Took it to a local contest today and took third with it.
I decided to just have fun with it and it came out pretty nice.
Fujimi Ferrari 599 GTB.
Fujimi 20" BBS wheels stripped and sprayed ts-26 Tamiya semi-gloss black.
Body is finished in Zero Paints Rosso Fiorano. Topped with Tamiya TS-13 clear.
Interior is basic red and black with flocking. 
Photo etch throughout.

A couple of pics with more at  MY FOTKI:




















Chris


----------



## Thunderbolt1 (Nov 28, 2008)

Very nice job on that one S.D. 455


----------



## CJTORINO (Jan 20, 2003)

Beautiful Build, Chris!
That is some serious RED.


----------



## superduty455 (Jun 21, 2000)

Thanks guys! I'm not into red Ferrari's. However, this color is really nice. I know it's hard to see, but their is a lot of little gold flake in the paint. Hard to catch just right.

Now, work begins on the Tamiya Aston Martin.
Chris


----------



## Thunderbolt1 (Nov 28, 2008)

" I'm not into red Ferrari's." I hear you but nice job anyway. Now if it wear a PONTIAC, ( :thumbsup: ) now THAT would be something else.......................LOL


----------



## harristotle (Aug 7, 2008)

I'm not a huge fan of Ferrari's, but the 599 GTB is one of 2 Ferrari's I absolutely love!

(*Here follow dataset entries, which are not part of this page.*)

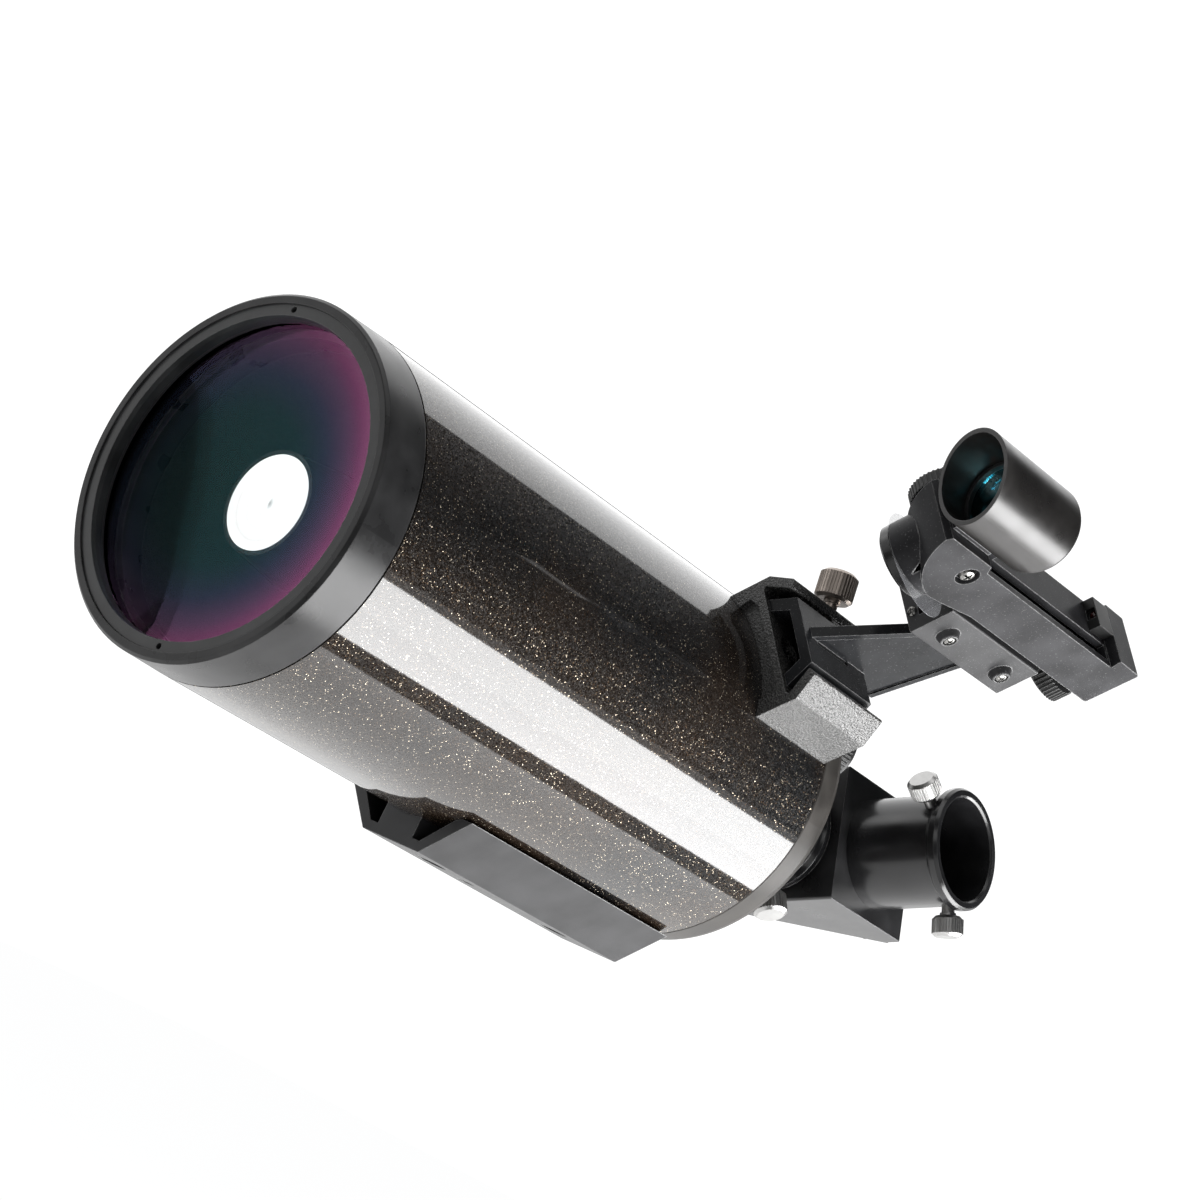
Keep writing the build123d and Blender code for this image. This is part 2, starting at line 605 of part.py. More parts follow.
with BuildPart() as finder_cradle:
    box(pivot, (-finder_half, finder_half), (cradle_front, cradle_rear), (cradle_low, cradle_high))
    fillet(finder_cradle.edges().filter_by(Axis(pivot.origin, pivot.y_dir)), 0.5)
    box(pivot, (-head_half, head_half), (cradle_front + 1.8, cradle_rear - cradle_wall),
        (cradle_low + cradle_floor, 0), mode=Mode.SUBTRACT)
    box(pivot, (1.5 - head_half, head_half - 1.5), (cradle_front - 1, cradle_front + 3),
        (cradle_low + 4, 0), mode=Mode.SUBTRACT)
    slab(shoe, (arm_middle - rim_half, arm_middle + rim_half), *arm_outline(top=101),
         mode=Mode.SUBTRACT)
    for station, level in cradle_screw_points:
        face = facing(pivot, (finder_half, station, level), (1, 0, 0))
        turned(face, (-0.5, 0), (-0.5, boss_radius), (0, boss_radius),
               (boss_height - 0.3, boss_top), (boss_height, boss_top - 0.3), (boss_height, 0))
        extrude(disc(face.offset(boss_height), 2.0), amount=-boss_sink, mode=Mode.SUBTRACT)
        extrude(disc(face.offset(boss_height), cradle_screw_radius),
                amount=-boss_height - cradle_wall - 1, mode=Mode.SUBTRACT)
    small_screw = facing(pivot, (4, cradle_front, cradle_low + 2.1), (0, -1, 0))
    extrude(disc(small_screw, 0.8), amount=-4, mode=Mode.SUBTRACT)
    wheel_hole = facing(pivot, (-finder_half, *azimuth_screw), (1, 0, 0))
    extrude(disc(wheel_hole, azimuth_shaft_radius + running), amount=cradle_wall + 1,
            mode=Mode.SUBTRACT)

with BuildPart() as cradle_screws:
    for station, level in cradle_screw_points:
        pan_screw(facing(pivot, (finder_half + boss_height - boss_sink, station, level),
                         (1, 0, 0)), cradle_screw_radius, 12, 1.9, 1.3)
    pan_screw(small_screw, 0.8, 3, 1.5, 1.0)

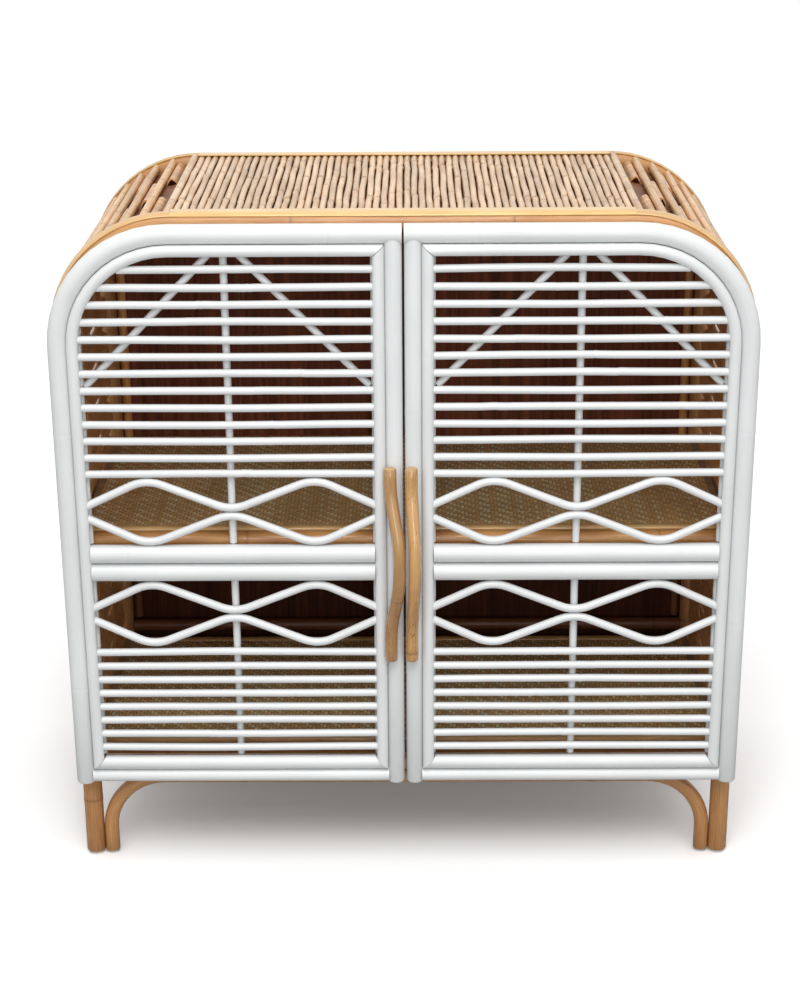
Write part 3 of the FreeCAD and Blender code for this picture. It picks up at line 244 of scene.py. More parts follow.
def twill_mat():
    """Seagrass mat in two-over-two twill, olive and tan, seen from above."""
    mat = Finish("twill_mat", 0.62, **{"Specular IOR Level": 0.25})
    place = mat.place()
    parts = mat.add("ShaderNodeSeparateXYZ", None, Vector=place)
    across = mat.times(parts.outputs[0], 1 / TWILL_PITCH)
    along = mat.times(parts.outputs[1], 1 / TWILL_PITCH)
    column, row = mat.calc("FLOOR", across), mat.calc("FLOOR", along)
    step = mat.calc("MODULO", mat.calc("ADD", mat.calc("ADD", column, row), 4000.0), 4.0)
    over = mat.calc("LESS_THAN", step, 2.0)
    under = mat.calc("SUBTRACT", 1.0, over)

    def strand(gone, beside, number):
        """A strand's height: round across, and up and down along a float of two crossings."""
        bow = mat.calc("SINE", mat.times(mat.calc("FRACT", beside), math.pi))
        share = mat.calc("FRACT", mat.times(mat.calc("ADD", gone, number), 0.25))
        hump = mat.calc("SINE", mat.times(share, 2 * math.pi))
        return mat.times(mat.calc("POWER", bow, 0.6), mat.calc("ABSOLUTE", hump))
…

Looks really good :thumbsup: 

Do you have any engine pics?


----------



## superduty455 (Jun 21, 2000)

harristotle said:


> :thumbsup:
> 
> Do you have any engine pics?


As with most of the kits I build they are curbside. Almost everything Fujimi comes out with, with exception to the EM series, are curbside kits, meaning no engines.

What is your other favorite Ferrari?

Chris


----------



## harristotle (Aug 7, 2008)

superduty455 said:


> As with most of the kits I build they are curbside. Almost everything Fujimi comes out with, with exception to the EM series, are curbside kits, meaning no engines.
> 
> What is your other favorite Ferrari?
> 
> Chris


Alright. The other one is the Ferrari California. I think the reason I like them is because they aren't the exotic mid engine car that most other Ferrari's are.


----------